Model-based water distribution network leak localization
Time: Fri 2026-06-12 14.00
Location: F3 (Flodis), Lindstedtsvägen 26 & 28, Stockholm
Video link: https://kth-se.zoom.us/j/68254093879
Language: English
Subject area: Electrical Engineering
Doctoral student: Victor Molnö , Reglerteknik
Opponent: Professor Marios Polycarpou, KIOS Center of Excellence, University of Cyprus
Supervisor: Professor Henrik Sandberg, Reglerteknik; Professor Karl H. Johansson, Reglerteknik
QC 20260511
Abstract
Water is an essential resource, and providing reliable water supply to all citizens is a critical societal responsibility. In urban areas, this is typically achieved through water distribution pipe networks. Unfortunately, such networks are universally plagued by leakages, which account for substantial water losses, wasting both energy and financial resources while reducing supply capacity. Beyond these economic consequences, leaks pose serious hazards: they can undermine and damage infrastructure, and create risks of contamination and disease spread. The prompt localization and repair of leakages is therefore of paramount importance.
Hydraulic model-based leak localization is an approach that estimates leak positions by combining equations describing network hydraulics with sensor measurements of water production, consumption, pressure, and potentially flow. The field has a long history of academic research, with many sophisticated and effective methods having been proposed. This thesis aims to complement the existing literature, which largely relies on simulation-based performance evaluation, by establishing theoretical conditions under which leak localization can be guaranteed to succeed. The results are derived under idealized assumptions, yet they illuminate behavior that is observed in more general circumstances.
The thesis is based on five articles presented across four technical chapters, preceded by a modeling chapter that introduces the abstractions and assumptions adopted throughout. The modeling chapter also serves to unify notation and, notably, introduces a formulation for leakages that can occur anywhere along any pipe in the network, going beyond the common practice of restricting attention to node leakages only.

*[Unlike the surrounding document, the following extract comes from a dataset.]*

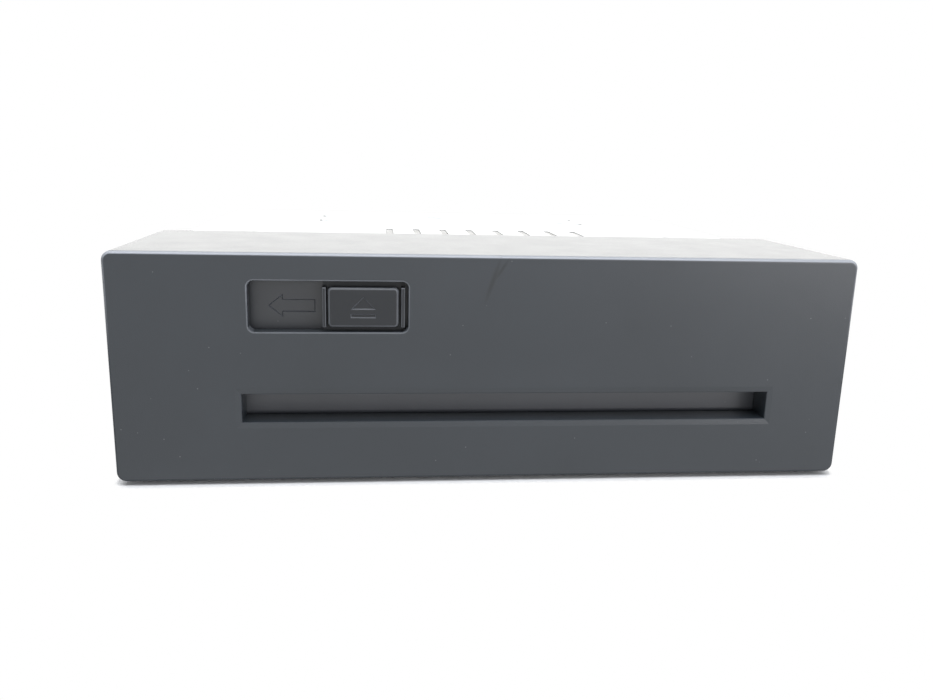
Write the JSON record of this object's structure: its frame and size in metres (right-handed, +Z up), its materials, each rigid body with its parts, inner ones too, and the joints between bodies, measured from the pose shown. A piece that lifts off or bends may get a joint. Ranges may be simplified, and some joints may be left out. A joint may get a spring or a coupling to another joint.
{
  "type": "slot-loading disc drive",
  "caption": "Single-height dashboard disc drive with a plastic front, sprung slot flap, slide-and-push eject cover and a steel case holding a roller loader and player.",
  "frame": {"origin": "bottom centre of the outer box, on the surface that the drive stands on", "axes": "+X to the right of someone facing the drive, +Y back into the dashboard, +Z up"},
  "size_m": [0.18, 0.176, 0.0565],
  "materials": {
    "face_plastic": "fine moulded grain",
    "release_plastic": "satin moulded",
    "key_plastic": "satin",
    "case_steel": "zinc plated sheet",
    "mech_steel": "plated sheet",
    "screw_steel": "plated",
    "ground_steel": "ground bright",
    "rubber": "matte",
    "black_plastic": "satin",
    "gear_nylon": "natural nylon",
    "board_green": "solder mask",
    "aluminium": "extruded",
    "motor_can": "drawn can",
    "brass": "tinned",
    "ribbon_film": "flat cable film",
    "lens_glass": "coated"
  },
  "bodies": {
    "chassis": {"front_bezel": "face_plastic", "arrow_plate": "release_plastic", "bottom_case": "case_steel", "top_cover": "case_steel", "rear_panel": "case_steel", "mid_plate": "case_steel", "mech_base": "mech_steel", "mech_top_guide": "mech_steel", "traverse_plate": "mech_steel", "gear_plate": "mech_steel", "bezel_screws": "screw_steel", "cover_screws": "screw_steel", "rear_screws": "screw_steel", "chassis_screws": "screw_steel", "board_screws": "screw_steel", "rear_stud": "screw_steel", "guide_rods": "ground_steel", "flap_spring": "ground_steel", "clamp_springs": "ground_steel", "rubber_feet": "rubber", "dampers": "rubber", "fan_frame": "black_plastic", "eject_switch": "black_plastic", "power_connector": "black_plastic", "display_connector": "black_plastic", "board_chips": "black_plastic", "front_board": "board_green", "main_board": "board_green", "servo_board": "board_green", "heat_sink": "aluminium", "capacitors": "aluminium", "shield_can": "aluminium", "feed_motor": "motor_can", "loading_motor": "motor_can", "spindle_motor": "motor_can", "connector_pins": "brass", "antenna_jack": "brass", "ribbon_cable": "ribbon_film"},
    "release_slide": {"release_slide": "release_plastic", "pad_springs": "ground_steel"},
    "push_pad": {"push_pad": "release_plastic"},
    "eject_key": {"eject_key": "key_plastic", "switch_plunger": "key_plastic"},
    "shutter_flap": {"shutter_flap": "release_plastic"},
    "fan_rotor": {"fan_rotor": "black_plastic"},
    "turntable": {"turntable": "black_plastic"},
    "lead_screw": {"lead_screw": "ground_steel"},
    "pickup_sled": {"pickup_sled": "black_plastic"},
    "lens": {"lens_holder": "black_plastic", "objective_lens": "lens_glass"},
    "clamp_arm": {"clamp_arm": "mech_steel"},
    "clamper": {"clamper": "black_plastic"},
    "roller_arm": {"roller_arm": "mech_steel"},
    "roller": {"roller_shaft": "ground_steel", "roller_sleeves": "rubber", "roller_gear": "gear_nylon"},
    "idler_gear": {"idler_gear": "gear_nylon"},
    "compound_gear": {"compound_gear": "gear_nylon"},
    "motor_pinion": {"motor_pinion": "gear_nylon"},
    "cam_plate": {"cam_plate": "gear_nylon"}
  },
  "joints": [
    {"name": "release_slide_travel", "type": "slide", "parent": "chassis", "child": "release_slide", "axis": [-1, 0, 0], "range_m": [0, 0.016]},
    {"name": "pad_push", "type": "slide", "parent": "release_slide", "child": "push_pad", "axis": [0, 1, 0], "range_m": [0, 0.001], "stiffness_N_per_m": 400, "springref_m": -0.0005, "deforming": ["pad_springs"]},
    {"name": "eject_key_push", "type": "slide", "parent": "chassis", "child": "eject_key", "axis": [0, 1, 0], "range_m": [0, 0.0004], "stiffness_N_per_m": 800, "springref_m": -0.0003},
    {"name": "flap_swing", "type": "hinge", "parent": "chassis", "child": "shutter_flap", "pos_m": [0, -0.0798, 0.0261], "axis": [1, 0, 0], "range_deg": [0, 75], "stiffness_Nm_per_rad": 0.002, "springref_deg": -17.19, "deforming": ["flap_spring"]},
    {"name": "cam_travel", "type": "slide", "parent": "chassis", "child": "cam_plate", "axis": [0, 1, 0], "range_m": [0, 0.008]},
    {"name": "roller_arm_drop", "type": "hinge", "parent": "chassis", "child": "roller_arm", "pos_m": [0, -0.0465, 0.0152], "axis": [1, 0, 0], "range_deg": [0, 7]},
    {"name": "clamp_arm_drop", "type": "hinge", "parent": "chassis", "child": "clamp_arm", "pos_m": [0, 0.056, 0.0276], "axis": [1, 0, 0], "range_deg": [0, 4], "deforming": ["clamp_springs"]},
    {"name": "roller_spin", "type": "hinge", "parent": "roller_arm", "child": "roller", "pos_m": [0, -0.0665, 0.0152], "axis": [1, 0, 0], "continuous": true},
    {"name": "idler_spin", "type": "hinge", "parent": "chassis", "child": "idler_gear", "pos_m": [0, -0.0665, 0.0257], "axis": [1, 0, 0], "continuous": true},
    {"name": "compound_spin", "type": "hinge", "parent": "chassis", "child": "compound_gear", "pos_m": [0, -0.05827, 0.02095], "axis": [1, 0, 0], "continuous": true},
    {"name": "pinion_spin", "type": "hinge", "parent": "chassis", "child": "motor_pinion", "pos_m": [0, -0.04427, 0.02095], "axis": [1, 0, 0], "continuous": true},
    {"name": "turntable_spin", "type": "hinge", "parent": "chassis", "child": "turntable", "pos_m": [0.0056, -0.002, 0.0181], "axis": [0, 0, 1], "continuous": true},
    {"name": "clamper_spin", "type": "hinge", "parent": "clamp_arm", "child": "clamper", "pos_m": [0.0056, -0.002, 0.0271], "axis": [0, 0, 1], "continuous": true},
    {"name": "sled_travel", "type": "slide", "parent": "chassis", "child": "pickup_sled", "axis": [-1, 0, 0], "range_m": [0, 0.035]},
    {"name": "lead_screw_spin", "type": "hinge", "parent": "chassis", "child": "lead_screw", "pos_m": [0, -0.032, 0.0136], "axis": [1, 0, 0], "range_deg": [0, 4200]},
    {"name": "lens_focus", "type": "slide", "parent": "pickup_sled", "child": "lens", "axis": [0, 0, 1], "range_m": [-0.0004, 0.0004], "stiffness_N_per_m": 60},
    {"name": "fan_spin", "type": "hinge", "parent": "chassis", "child": "fan_rotor", "pos_m": [0.05, 0.0713, 0.0291], "axis": [0, 1, 0], "continuous": true}
  ],
  "couplings": [
    {"joint": "roller_arm_drop", "follows": "cam_travel", "rad_per_m": 15.272},
    {"joint": "clamp_arm_drop", "follows": "cam_travel", "rad_per_m": 8.7266},
    {"joint": "idler_spin", "follows": "roller_spin", "ratio": -0.75},
    {"joint": "compound_spin", "follows": "roller_spin", "ratio": 1.2857},
    {"joint": "pinion_spin", "follows": "roller_spin", "ratio": -3.8571},
    {"joint": "clamper_spin", "follows": "turntable_spin", "ratio": 1},
    {"joint": "lead_screw_spin", "follows": "sled_travel", "rad_per_m": 2094.4}
  ]
}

In the first technical chapter, a single-pipe scenario is considered. The leaking pipe has unknown hydraulic resistance parameters, and the problem of simultaneously estimating the uncertain model and localizing the leak is analyzed. Under a particular parameterization, the problem takes a bilinear form, for which dedicated solution methods are examined and convergence rates derived. Practical performance is further assessed through a simulation study.
In the second technical chapter, hydraulic resistance parameter estimation is considered; a problem that, much like leak localization, is often ill-posed. For a small-scale network representing a well-field for water production, sufficient conditions for unique parameter estimation are derived. These conditions highlight the necessity of adequate data variation, and a simulation example illustrates how estimation performs in practice.
In the third technical chapter, leak localization is investigated in a network with pipes connected in parallel. This configuration serves as a condensed representation that isolates the positional ambiguity introduced by loops. Necessary sensor conditions for leak localization are derived, and it is shown that even under maximal sensorization, unique determination of the leak position is often impossible or at least severely limited. The findings are validated through both simulation examples and physical laboratory experiments.
In the fourth and final technical chapter, leak localization in general networks is examined. The distinguishability and localizability problems---fundamental prerequisites for reliable leak localization---are studied, and structural sufficient conditions on network topology and pressure sensor placement are derived to guarantee both properties. Illustrative examples in small-scale networks are provided to elucidate the theoretical findings.
Taken together, the presented results offer rigorous insight into the requirements for reliable leak localization, while also pointing to open questions that remain to be addressed in future work.